Filtering by Tag: Thanksgiving

November 22: Thanksgiving

Kristen Lindquist

Things I am thankful for (so far) today:

Being awakened by my affectionate cat
Blue sky
the New York Times crossword puzzle
Walk up Beech Hill with my mother, sister, and two nieces
Two mice mating, playing, or otherwise squabbling in the weeds, trailside
My niece's fascination with bayberries
The scent of crushed bayberries
My other niece's joy in banging two rocks together
Distant red of autumn-burnished blueberry fields
Good health
Free time for my husband to write
A little free time for me to write too
Not losing the Thanksgiving turkey, brining on my parents' porch this morning, to a fox
Crows on the lawn
Cat's amusing attempts to jump through the windows at birds and squirrels

Prayer flags and dry leaves
stir in the breeze,
share blessings.

November 24: Thanksgiving

Kristen Lindquist

So much to be grateful for on this holiday of feasting, family, and football: this sparkling day, the beauty of the snow on the Camden Hills early this morning, the generosity and warmth of my husband's big family, our health, our jobs, our marriage, a table full of wonderful food including the pecan pie I lugged all the way from Houston, the two NYT crosswords my mother-in-law saved for me to do while we watched football, spending time with our sweet nephews and niece (two big, two small), a clear starry night, a warm place to stay, and things to look forward to tomorrow here in Portland...

Thankful for the stars
in a snowless sky tonight,
all I love below.

November 26: Thanksgiving

Kristen Lindquist

Thanksgiving! And so the holiday season officially begins. My husband and I spent a good day in southern Maine enjoying a bountiful meal with his family, grateful for sharing time and food with those we love. We returned home in rain, dark, and fog, and I was worried the heavy mist would obscure my favorite part of this special day--seeing the star on the Mount Battie tower lit up for the first night of the season. I didn't think we'd see it through the clouds, but my husband bet me a quarter we would. Sure enough, when we crested the hill past Simonton Corner, there it was: a blur of light seemingly floating in the night sky.

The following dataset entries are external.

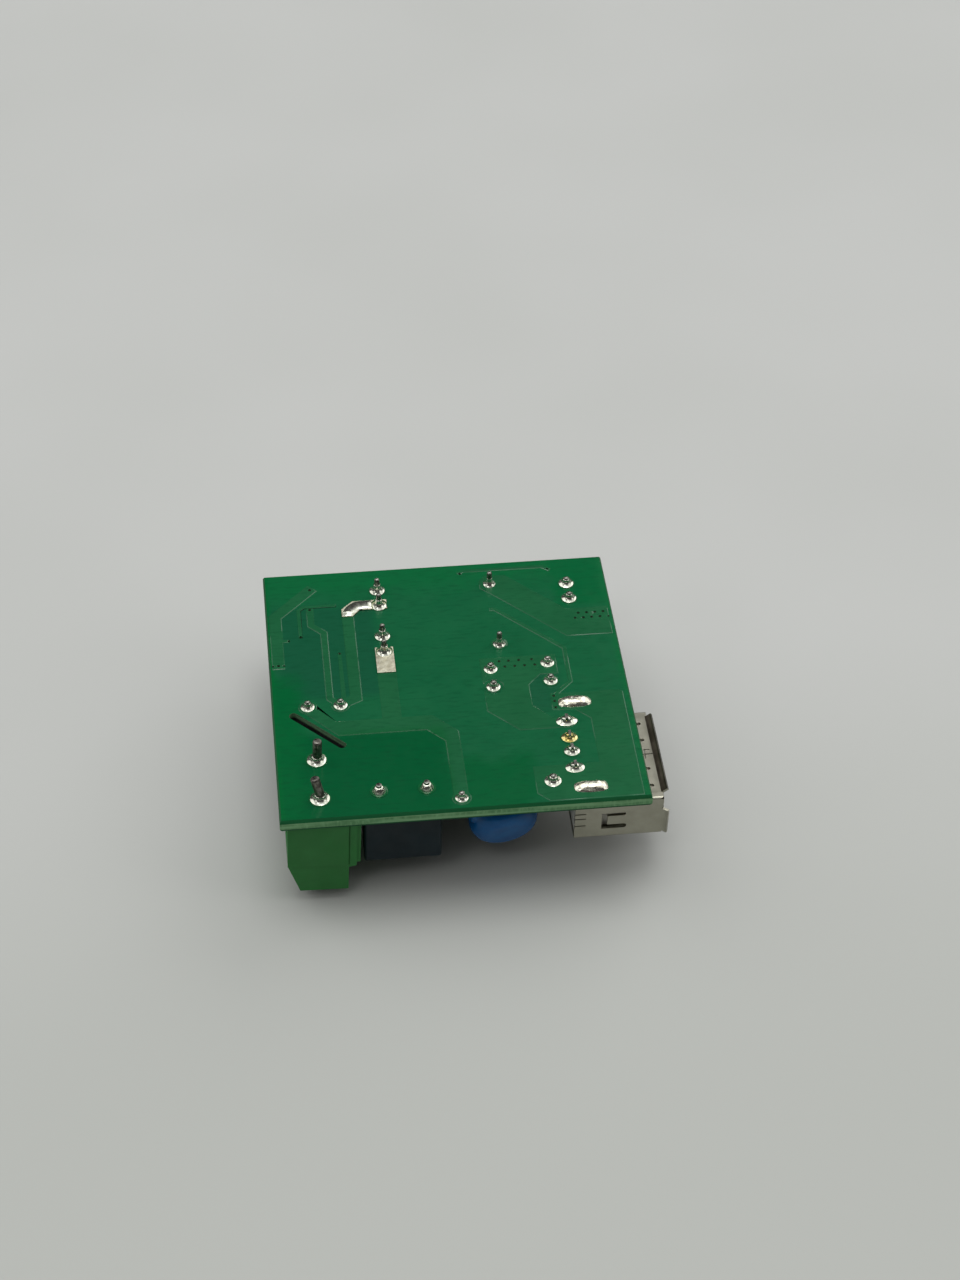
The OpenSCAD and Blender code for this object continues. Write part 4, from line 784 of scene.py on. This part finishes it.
@dataclass
class BareBoard:
    """The laminate with its mask, its broken edges and the copper under the mask.

    Its middle is in millimetres. The dome on the short tinned track follows dome_path: x, y and
    half width in millimetres from the track's lowest corner, and the way it runs in degrees.
    The dome_ends give the share of its height at each end, and how fast it grows inward.
    """

    middle: Pair
    level_tilt: float = 0.6
    bevel_tilt: float = 0.2
    wall_tilt: float = 0.5
    least_lean: float = 0.3
    least_share: float = 0.5
    shoulder_mm: float = 0.085
    hole_limit_mm: float = 2.4
    rim_mm: float = 0.035
    rim_deg: float = 12
    tin_edge_mm: float = 0.04
    smooth_deg: float = 60
    dome_mm: float = 0.17
    dome_ends: tuple[Pair, ...] = ((0.35, 3), (0.5, 4))
    dome_steps: int = 18
    dome_sides: int = 10
    dome_path: tuple[tuple[float, float, float, float], ...] = (
        (0.61, 0.04, 0.55, 90.0), (0.7, 0.55, 0.62, 75.0), (1.1, 1.12, 0.72, 47.0),
        (1.75, 1.65, 0.72, 15.0), (2.6, 1.75, 0.7, 0.0), (3.45, 1.75, 0.7, 0.0),
    )

    def mask(self) -> MaskFinish:
        """Solder mask over bare laminate, with the colour of what shows through it."""
        zones = (
            Zone((-18.6, -1.5), (-7.4, 13.5), (18, 81, 54), 1.8),
            Zone((8.2, -5.5), (12.0, 1.0), (22, 84, 55), 1.5),
            Zone((-30, 15.6), (30, 30), (10, 94, 52), 5.0),
            Zone((-30, -30), (-1.2, -7.0), (0, 80, 43), 1.6),
            Zone((-30, -30), (-16.5, 2), (0, 88, 45), 3.0),
            Zone((-1.2, -30), (7.6, -12), (4, 85, 46), 2.5),
            Zone((13.5, 10.9), (30, 30), (4, 91, 50), 1.5),
            Zone((19.0, -30), (30, 30), (14, 95, 53), 0.7),
            Zone((-30, -30), (-19.2, 30), (0, 92, 44), 0.7),
        )
        return MaskFinish("mask", (17, 88, 54), (20, 91, 56), zones, self.middle)

    def copper_mask(self) -> MaskFinish:
        """Solder mask over copper."""
        zones = (Zone((-30, -30), (-1.2, -7.0), (18, 88, 48), 1.6),)
        colours = (26, 88, 54), (29, 92, 57)
        return MaskFinish("mask_on_copper", *colours, zones, self.middle, roughness=0.12)

    def build_laminate(self) -> Piece:
        """Copy the board, with its own finish on each kind of face."""
        mesh = finish_mesh(merged("circuit_board"), 30)
        low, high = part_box("circuit_board")
        for face in mesh.polygons:
            face.material_index = self.kind_of(face, low, high)
        finishes = [self.mask(), Finishes.EDGE, Finishes.SCORE, Finishes.ROUTED]
        return add_piece("laminate", mesh, finishes, "laminate", "circuit_board")

    def kind_of(self, face: bpy.types.MeshPolygon, low: Vector, high: Vector) -> BoardFace:
        """Tell the mask, the board's edge, its scored bevels and the walls of its holes apart.

        Args:
            face: a face of the laminate.
            low: the laminate's lowest corner.
            high: its highest corner.

        Returns:
            The face's material slot.
        """
        tilt = abs(face.normal.z)
        if tilt > self.level_tilt:
            return BoardFace.MASK
        if tilt > self.bevel_tilt:
            return BoardFace.SCORE
        inset = min(min(face.center[i] - low[i], high[i] - face.center[i]) for i in (0, 1))
        return BoardFace.ROUTED if inset > self.shoulder_mm * MM else BoardFace.EDGE

    def build_copper(self, node: str, up: bool) -> Piece:
        """Copy a layer of tracks, with the mask flowing down their sides.

        Args:
            node: the CAD node of the tracks.
            up: whether the layer lies on the solder side.

        Returns:
            The new piece.
        """
        made = merged(node)
        low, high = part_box(node)
        foot = low.z if up else high.z
        for outline in self.walls(made):
            self.flare(outline, foot)
        rim = [e for e in made.edges if folded(e, self.rim_deg)
               and not any(self.at_foot(v, foot) for v in e.verts)]
        round_edges(made, rim, self.rim_mm, 2)
        mesh = finish_mesh(made, self.smooth_deg)
        return add_piece(node + "_masked", mesh, [self.copper_mask()], "masked_copper", node)

    def at_foot(self, vert: bmesh.types.BMVert, foot: float) -> bool:
        """Whether a point of a track lies on the laminate."""
        return abs(vert.co.z - foot) <= SAME_PLACE

    def flare(self, outline: set, foot: float) -> None:
        """Draw the foot of a track's wall outward, but leave the walls of small holes.

        Args:
            outline: the wall's faces.
            foot: height of the laminate's face, in metres.
        """
        verts = {v for face in outline for v in face.verts}
        size = max(max(v.co[i] for v in verts) - min(v.co[i] for v in verts) for i in (0, 1))
        if size < self.hole_limit_mm * MM:
            return
        moves = {}
        for vert in verts:
            if not self.at_foot(vert, foot):
                continue
            normals = [f.normal.xy.normalized() for f in vert.link_faces if f in outline]
            total = sum(normals, Vector((0.0, 0.0)))
            if total.length < self.least_lean:
                continue
            out = total.normalized()
            lean = max(out.dot(normals[0]), self.least_share)
            moves[vert] = out * (self.shoulder_mm * MM / lean)
        for vert, move in moves.items():
            vert.co += move.to_3d()

    def walls(self, made: BMesh) -> list[set]:
        """Group the upright faces of a layer by the outline that they follow."""
        upright = [f for f in made.faces if abs(f.normal.z) < self.wall_tilt]
        return clusters(upright, lambda f: [g for e in f.edges for g in e.link_faces])

    def build_tinned(self) -> Piece:
        """Copy the bare tinned tracks."""
        made = merged("tinned_tracks")
        ease_edges(made, self.tin_edge_mm)
        mesh = finish_mesh(made, self.smooth_deg)
        return add_piece("tinned_tracks_eased", mesh, [Finishes.TIN], "tin", "tinned_tracks")

    def dome_place(self, share: float) -> list[float]:
        """Where the dome runs: x, y, half width and turn, eased between the path's points."""
        along = share * (len(self.dome_path) - 1)
        k = min(int(along), len(self.dome_path) - 2)
        mix = along - k
        mix = mix * mix * (3 - 2 * mix)
        return [a + (b - a) * mix for a, b in zip(self.dome_path[k], self.dome_path[k + 1])]

    def build_dome(self) -> Piece:
        """Draw the solder on the short tinned track up into a dome, swept along it."""
        low, high = max(islands("tinned_tracks"), key=lambda box: (box[1] - box[0]).x)
        rings = []
        for i in range(self.dome_steps + 1):
            share = i / self.dome_steps
            x, y, half, turn = self.dome_place(share)
            across = Vector((-math.sin(math.radians(turn)), math.cos(math.radians(turn)), 0))
            middle = Vector((low.x + x * MM, low.y + y * MM, high.z))
            rise, fall = self.dome_ends
            swell = min(1.0, rise[0] + rise[1] * share, fall[0] + fall[1] * (1 - share))
            lift = Vector((0, 0, self.dome_mm * swell * MM))
            angles = [math.pi * j / self.dome_sides for j in range(self.dome_sides + 1)]
            rings.append(
                [middle + across * (math.cos(a) * half * MM) + lift * math.sin(a) for a in angles]
            )
        mesh = finish_mesh(swept(rings), self.smooth_deg)
        return add_piece("link_dome", mesh, [Finishes.SOLDER], "tin")

    def build(self) -> None:
        """Build the laminate, both layers of copper and the tinned tracks."""
        self.build_laminate()
        self.build_copper("solder_side_tracks", True)
        self.build_copper("component_side_tracks", False)
        self.build_tinned()
        self.build_dome()


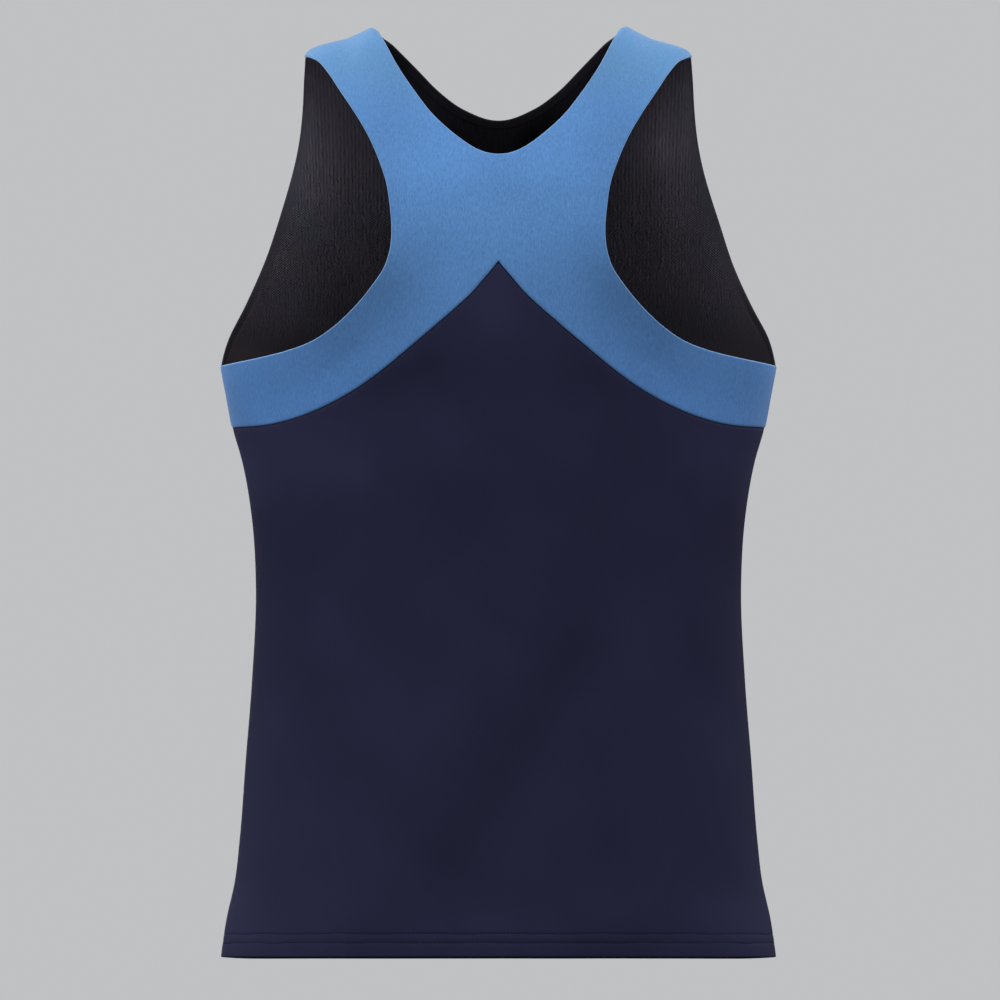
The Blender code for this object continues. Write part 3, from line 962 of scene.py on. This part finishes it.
def hem_stitches(side):
    """Both rows of short stitches on the outside of a hem."""
    reach = hem_round(side)[0][-1] - HEM_END
    starts = np.arange(-reach, reach - STITCH_LENGTH, STITCH_PITCH)
    share = np.linspace(0.0, 1.0, STITCH_SAMPLES)
    across = starts[:, None] + share * STITCH_LENGTH
    outs = -STITCH_GROOVE - STITCH_SUNK + STITCH_ARCH * np.sin(math.pi * share)
    groups = []
    for number, row in enumerate(STITCH_ROWS):
        places = hem_places(side, across, row + wobble(number, across))
        groups.append(tubes(*cloth_points(places, outs), THREAD, THREAD_SIDES))
    return joined(groups)


def hem_loops(side):
    """The looping thread behind both rows, which covers the turned-up edge."""
    reach = hem_round(side)[0][-1] - HEM_END
    starts = np.arange(-reach, reach - STITCH_PITCH, STITCH_PITCH)
    low, high = STITCH_ROWS[0] - LOOP_BELOW, STITCH_ROWS[1] + LOOP_ABOVE
    inner = PANEL_OUT - PANEL_THICK - HEM_THICK - 0.5 * THREAD
    share = np.linspace(0.0, 1.0, LOOP_SAMPLES)
    outs = inner + LOOP_DIP * np.abs(2 * share - 1) ** LOOP_FLATNESS
    groups = []
    for shift, first, last in ((0.0, low, high), (0.5, high, low)):
        across = starts[:, None] + (shift + 0.5 * share) * STITCH_PITCH
        places = hem_places(side, across, first + (last - first) * share)
        groups.append(tubes(*cloth_points(places, outs), LOOP_THREAD, FINE_SIDES))
    return joined(groups)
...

We might not even have been aware of what we were seeing if we didn't know there was a small mountain ahead of us bearing a star of lights on its summit.

Rainy Thanksgiving.
First glimpse of Mount Battie star--
smear of misty light.

And then there are other local holiday traditions that make me smile. As we turned into our neighborhood, we could see how our neighbors the Wards had spent their Thanksgiving. When we hit the road this morning, a deflated turkey lay slumped on their lawn. Tonight, thousands of Christmas lights, reindeer, candy canes, inflatable Santas and snowmen bedeck their home and yard. During the holidays, this is the most-visited house in town. Even when I was a kid we would make a special side trip so we could marvel at their light show. Only a Scrooge would complain about the energy drained. Not to sound like a credit card ad, but traditions like these that invoke the joy and wonder of the holidays--a joy and wonder that have persisted since childhood--are priceless. The nights grow longer these last few weeks until the Solstice. But our spirit is strengthened by these lights, this star, in the darkness.